SUPPLIED INFORMATION:

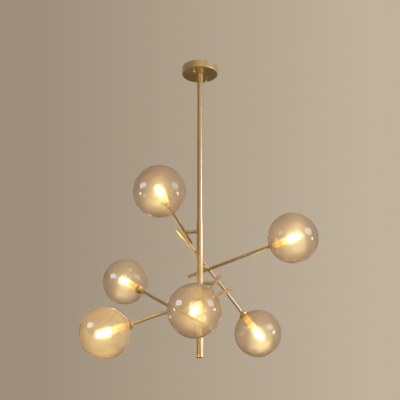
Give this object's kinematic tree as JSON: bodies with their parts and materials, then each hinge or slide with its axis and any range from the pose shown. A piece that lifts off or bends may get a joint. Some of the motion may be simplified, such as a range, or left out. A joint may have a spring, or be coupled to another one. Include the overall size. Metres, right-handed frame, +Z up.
{
  "type": "branch chandelier",
  "caption": "Hanging branch chandelier: a thin stem with swivelling arms on a helix, each with a trumpet cup and a blown amber glass globe.",
  "frame": {"origin": "centre of the ceiling bracket's two screw holes, in the ceiling plane", "axes": "+Z up into the ceiling along the stem, +X to the viewer's right, the picture is taken along +Y from below"},
  "size_m": [0.6978, 0.6161, 0.9984],
  "materials": {
    "brushed_brass": "fine brushed, clear lacquered",
    "polished_brass": "polished",
    "amber_glass": "clear blown glass, light amber tint",
    "lit_bulb": "frosted, lit warm white",
    "ceramic": "glazed ceramic",
    "zinc_steel": "zinc plated",
    "screw_steel": "bronzed steel",
    "nylon": "moulded nylon",
    "lead_sleeving": "silicone sleeving"
  },
  "bodies": {
    "stem": {"ceiling_bracket": "zinc_steel", "bracket_studs": "zinc_steel", "canopy": "brushed_brass", "cap_nuts": "polished_brass", "nipple": "zinc_steel", "nipple_nut": "zinc_steel", "lock_washer": "zinc_steel", "collar": "brushed_brass", "set_screws": "screw_steel", "downrod": "brushed_brass", "body_tube": "brushed_brass", "bottom_cap": "brushed_brass", "stub_tubes": "brushed_brass", "stop_screws": "screw_steel", "terminal_block": "nylon", "main_lead": "lead_sleeving"},
    "arm_1": {"arm_1_tube": "brushed_brass", "arm_1_pivot": "brushed_brass", "arm_1_cup": "brushed_brass", "arm_1_lampholder": "ceramic", "arm_1_shade_ring": "polished_brass", "arm_1_globe": "amber_glass", "arm_1_bulb": "lit_bulb"},
    "arm_2": {"arm_2_tube": "brushed_brass", "arm_2_pivot": "brushed_brass", "arm_2_cup": "brushed_brass", "arm_2_lampholder": "ceramic", "arm_2_shade_ring": "polished_brass", "arm_2_globe": "amber_glass", "arm_2_bulb": "lit_bulb"},
    "arm_3": {"arm_3_tube": "brushed_brass", "arm_3_pivot": "brushed_brass", "arm_3_cup": "brushed_brass", "arm_3_lampholder": "ceramic", "arm_3_shade_ring": "polished_brass", "arm_3_globe": "amber_glass", "arm_3_bulb": "lit_bulb"},
    "arm_4": {"arm_4_tube": "brushed_brass", "arm_4_pivot": "brushed_brass", "arm_4_cup": "brushed_brass", "arm_4_lampholder": "ceramic", "arm_4_shade_ring": "polished_brass", "arm_4_globe": "amber_glass", "arm_4_bulb": "lit_bulb"},
    "arm_5": {"arm_5_tube": "brushed_brass", "arm_5_pivot": "brushed_brass", "arm_5_cup": "brushed_brass", "arm_5_lampholder": "ceramic", "arm_5_shade_ring": "polished_brass", "arm_5_globe": "amber_glass", "arm_5_bulb": "lit_bulb"},
    "arm_6": {"arm_6_tube": "brushed_brass", "arm_6_pivot": "brushed_brass", "arm_6_cup": "brushed_brass", "arm_6_lampholder": "ceramic", "arm_6_shade_ring": "polished_brass", "arm_6_globe": "amber_glass", "arm_6_bulb": "lit_bulb"}
  },
  "joints": [
    {"name": "arm_1_swivel", "type": "hinge", "parent": "stem", "child": "arm_1", "pos_m": [-0.04695, 0.00998, -0.578], "axis": [-0.9781, 0.2079, 0], "range_deg": [-40, 3]},
    {"name": "arm_2_swivel", "type": "hinge", "parent": "stem", "child": "arm_2", "pos_m": [-0.01483, 0.04565, -0.6344], "axis": [0.309, -0.9511, 0], "range_deg": [-1.5, 1]},
    {"name": "arm_3_swivel", "type": "hinge", "parent": "stem", "child": "arm_3", "pos_m": [0.03212, 0.03567, -0.6908], "axis": [-0.6691, -0.7431, 0], "range_deg": [-14, 45]},
    {"name": "arm_4_swivel", "type": "hinge", "parent": "stem", "child": "arm_4", "pos_m": [0.04695, -0.00998, -0.7472], "axis": [-0.9781, 0.2079, 0], "range_deg": [-14, 0]},
    {"name": "arm_5_swivel", "type": "hinge", "parent": "stem", "child": "arm_5", "pos_m": [0.01483, -0.04565, -0.8036], "axis": [-0.309, 0.9511, 0], "range_deg": [-13, 45]},
    {"name": "arm_6_swivel", "type": "hinge", "parent": "stem", "child": "arm_6", "pos_m": [-0.03212, -0.03567, -0.86], "axis": [0.6691, 0.7431, 0], "range_deg": [-45, 30]}
  ]
}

EXERCISE INSTRUCTIONS:
Return all the data exactly as given.

EXERCISE RESULT:
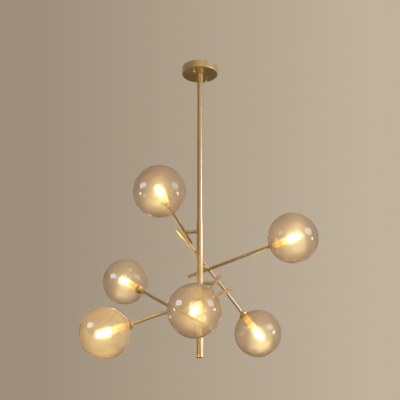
Give this object's kinematic tree as JSON: bodies with their parts and materials, then each hinge or slide with its axis and any range from the pose shown. A piece that lifts off or bends may get a joint. Some of the motion may be simplified, such as a range, or left out. A joint may have a spring, or be coupled to another one. Include the overall size. Metres, right-handed frame, +Z up.
{
  "type": "branch chandelier",
  "caption": "Hanging branch chandelier: a thin stem with swivelling arms on a helix, each with a trumpet cup and a blown amber glass globe.",
  "frame": {"origin": "centre of the ceiling bracket's two screw holes, in the ceiling plane", "axes": "+Z up into the ceiling along the stem, +X to the viewer's right, the picture is taken along +Y from below"},
  "size_m": [0.6978, 0.6161, 0.9984],
  "materials": {
    "brushed_brass": "fine brushed, clear lacquered",
    "polished_brass": "polished",
    "amber_glass": "clear blown glass, light amber tint",
    "lit_bulb": "frosted, lit warm white",
    "ceramic": "glazed ceramic",
    "zinc_steel": "zinc plated",
    "screw_steel": "bronzed steel",
    "nylon": "moulded nylon",
    "lead_sleeving": "silicone sleeving"
  },
  "bodies": {
    "stem": {"ceiling_bracket": "zinc_steel", "bracket_studs": "zinc_steel", "canopy": "brushed_brass", "cap_nuts": "polished_brass", "nipple": "zinc_steel", "nipple_nut": "zinc_steel", "lock_washer": "zinc_steel", "collar": "brushed_brass", "set_screws": "screw_steel", "downrod": "brushed_brass", "body_tube": "brushed_brass", "bottom_cap": "brushed_brass", "stub_tubes": "brushed_brass", "stop_screws": "screw_steel", "terminal_block": "nylon", "main_lead": "lead_sleeving"},
    "arm_1": {"arm_1_tube": "brushed_brass", "arm_1_pivot": "brushed_brass", "arm_1_cup": "brushed_brass", "arm_1_lampholder": "ceramic", "arm_1_shade_ring": "polished_brass", "arm_1_globe": "amber_glass", "arm_1_bulb": "lit_bulb"},
    "arm_2": {"arm_2_tube": "brushed_brass", "arm_2_pivot": "brushed_brass", "arm_2_cup": "brushed_brass", "arm_2_lampholder": "ceramic", "arm_2_shade_ring": "polished_brass", "arm_2_globe": "amber_glass", "arm_2_bulb": "lit_bulb"},
    "arm_3": {"arm_3_tube": "brushed_brass", "arm_3_pivot": "brushed_brass", "arm_3_cup": "brushed_brass", "arm_3_lampholder": "ceramic", "arm_3_shade_ring": "polished_brass", "arm_3_globe": "amber_glass", "arm_3_bulb": "lit_bulb"},
    "arm_4": {"arm_4_tube": "brushed_brass", "arm_4_pivot": "brushed_brass", "arm_4_cup": "brushed_brass", "arm_4_lampholder": "ceramic", "arm_4_shade_ring": "polished_brass", "arm_4_globe": "amber_glass", "arm_4_bulb": "lit_bulb"},
    "arm_5": {"arm_5_tube": "brushed_brass", "arm_5_pivot": "brushed_brass", "arm_5_cup": "brushed_brass", "arm_5_lampholder": "ceramic", "arm_5_shade_ring": "polished_brass", "arm_5_globe": "amber_glass", "arm_5_bulb": "lit_bulb"},
    "arm_6": {"arm_6_tube": "brushed_brass", "arm_6_pivot": "brushed_brass", "arm_6_cup": "brushed_brass", "arm_6_lampholder": "ceramic", "arm_6_shade_ring": "polished_brass", "arm_6_globe": "amber_glass", "arm_6_bulb": "lit_bulb"}
  },
  "joints": [
    {"name": "arm_1_swivel", "type": "hinge", "parent": "stem", "child": "arm_1", "pos_m": [-0.04695, 0.00998, -0.578], "axis": [-0.9781, 0.2079, 0], "range_deg": [-40, 3]},
    {"name": "arm_2_swivel", "type": "hinge", "parent": "stem", "child": "arm_2", "pos_m": [-0.01483, 0.04565, -0.6344], "axis": [0.309, -0.9511, 0], "range_deg": [-1.5, 1]},
    {"name": "arm_3_swivel", "type": "hinge", "parent": "stem", "child": "arm_3", "pos_m": [0.03212, 0.03567, -0.6908], "axis": [-0.6691, -0.7431, 0], "range_deg": [-14, 45]},
    {"name": "arm_4_swivel", "type": "hinge", "parent": "stem", "child": "arm_4", "pos_m": [0.04695, -0.00998, -0.7472], "axis": [-0.9781, 0.2079, 0], "range_deg": [-14, 0]},
    {"name": "arm_5_swivel", "type": "hinge", "parent": "stem", "child": "arm_5", "pos_m": [0.01483, -0.04565, -0.8036], "axis": [-0.309, 0.9511, 0], "range_deg": [-13, 45]},
    {"name": "arm_6_swivel", "type": "hinge", "parent": "stem", "child": "arm_6", "pos_m": [-0.03212, -0.03567, -0.86], "axis": [0.6691, 0.7431, 0], "range_deg": [-45, 30]}
  ]
}